N.J.S.A. § 31:1-1(e).
Since the Bank's loan to the debtor was in excess of $50,000 and was not secured by a first lien on real property, the parties were free to contract for any agreed-upon interest rate up to the criminal usury rate. The criminal usury rate for a loan to a corporation is 50% and for a loan to individuals 30%. N.J.S.A. § 2C:21-19.
It is not illegal to provide for a higher rate of interest after maturity, but if such rate is unconscionably high, it will be unenforceable because it amounts to a penalty. Feller v. Architects Display Buildings, Inc., 54 N.J.Super. 205, 148 A.2d 634 (N.J. Super.Ct.App.Div.1959).
To allow the Bank interest at the criminal usury rate would clearly be unconscionable and unenforceable as a penalty. However, the Bank is not seeking to enforce any entitlement to a higher interest rate. The Bank merely requests that the contract rate of 12% continued post-default. For the rate of interest after default and pre-judgment to be equitable, it should reflect the rate fixed by the parties in an arm's length transaction. Mid-Jersey National Bank v. Fidelity-Mortgage Investors, 518 F.2d 640, 645 (3rd Cir.1975). We observe that although the Note was in default, no judgment was entered against the debtor. The parties to this proceeding agreed to an interest rate of 12% with respect to the Note. The Bank's request to set the post-default interest rate on the outstanding balance at 12% simple interest will be granted.

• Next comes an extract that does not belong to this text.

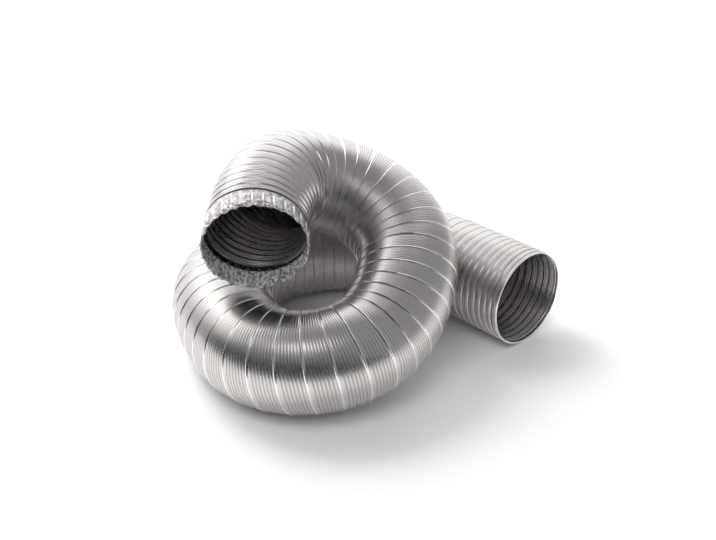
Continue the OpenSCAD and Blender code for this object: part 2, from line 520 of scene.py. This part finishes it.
def strip_length(name, sizes, first, last, outside, inside):
    """Winds the strip from one turn of the seam to another."""
    steps, seam_cells, rib_cells = sizes.steps_round, len(SEAM) - 1, sizes.ribs * RIB_CELLS
    piece, step, cell = sheet(name, round((last - first) * steps), seam_cells + rib_cells)
    turn = first + step / steps
    angle = 2 * np.pi * ((round(first * steps) + step) % steps) / steps
    low, high = ROUTE.wound(turn), ROUTE.wound(turn + 1)
    pitch = high - low
    pressed = np.clip((PULLED_PITCH - pitch) / PRESSED_SPAN, 0, 1)
    pressed = pressed * np.clip(1 + PRESSED_LEAST - low / PRESSED_FADE, PRESSED_LEAST, 1)

    shares, depths, lips, grooves = np.array(SEAM).T
    in_seam, closing = cell <= seam_cells, cell == seam_cells + rib_cells
    n = np.minimum(cell, seam_cells)
    rib = np.clip((cell - seam_cells) / rib_cells, 0, 1)
    width = np.minimum(sizes.seam_width, SEAM_SHARE * pitch)
    s = np.where(in_seam, low + shares[n] * width, low + width + (pitch - width) * rib)
    wave = np.cos(2 * np.pi * np.where(pressed > 0.5, sizes.pressed_ribs, sizes.ribs) * rib)

    rib_depth = RIB_DEPTH * (1 - PRESSED_DEPTH * pressed)
    rib_depth = rib_depth + sizes.rib_height * (1 - PRESSED_HEIGHT * pressed) * wave
    rib_depth = rib_depth - PRESSED_ARCH * pressed * np.sin(np.pi * rib)
    depth = np.where(in_seam, depths[n] * (1 - PRESSED_SEAM * pressed), rib_depth)
    depth = np.where(closing, depths[0] * (1 - PRESSED_SEAM * pressed), depth)
    waves = (np.sin(count * angle + rate * s + start) for count, rate, start in WOBBLES)
    wobble = WOBBLE * sum(waves)
    # Painted highlight on the seam's lip, and painted shade in the seam's grooves and between the
    # ribs
    lip = np.where(in_seam, lips[n] * (1 - PRESSED_HIGHLIGHT * pressed), 0.0)
    groove = np.where(in_seam, grooves[n], RIB_SHADE * (0.5 + 0.5 * wave))
    groove = np.where(closing, grooves[0], groove)
    laid(piece, ROUTE.rim(s, sizes.seam_top - depth - WOBBLE + wobble, angle), lip, groove)

    at_seam = in_seam | closing
    inner_depth = RIB_DEPTH + np.where(at_seam, 0.5, 0.5 + 0.5 * wave) * sizes.inner_rib
    filling = np.maximum(inner_depth - depth, 0)
    pushes = ROUTE.rim(s, 0 * s, angle) - ROUTE.rim(s, filling, angle)
    folds = piece.data.attributes.new("folds", "FLOAT_VECTOR", "POINT")
    folds.data.foreach_set("vector", pushes.astype(np.float32).ravel())
    # Lines of painted shade on the inside, darkest in its grooves
    kept_values(piece, "inner_line", np.where(at_seam, SEAM_LINE, INNER_LINE - INNER_LINE * wave))
    closed_wall(piece, sizes.foil, STRIP_SMOOTH, outside, inside)
    return piece


# Plain end

# Angles in degrees round the rolled rim's bead, from its free edge over the outside
# and the mouth to the inside, where the cuff begins.
BEAD = (200, 150, 100, 50, 0, -50, -90, -130, -175)
CUFF_STEPS = 144
CUFF_ROWS = 4
# How far the cuff lies under the top of the seam, bows in, and drops at the seam
CUFF_DEPTH = 0.0006
CUFF_BOW = 0.0002
CUFF_DROP = 0.0014
# Slight waves in its radius: height, waves round a turn and start of each
CUFF_WAVES = ((0.00007, 7, 0), (0.00005, 13, 1))
# Painted highlight on the cuff, and painted shade where it drops to the seam
CUFF_HIGHLIGHT = 0.25
CUFF_SHADE = 0.8
CUFF_SMOOTH = 60
CUFF_CRUMPLE = 0.15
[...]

An appropriate order will be entered.
NOTES
[1] We do not agree that the judgment rate of interest in New Jersey is 6%. New Jersey Civil Practice Rule 4:42-11 provides that the judgment rate of interest was 6% for the period prior to April 1, 1975; 8% for the period between April 1, 1975 and September 13, 1981; 12% for the period between September 14, 1981 and January 1, 1986; 9.5% for the period between January 2, 1986 and December 31, 1986; 7.5% for the calendar year 1987; 6% for the calendar year 1988; and 7% for the calendar year 1989.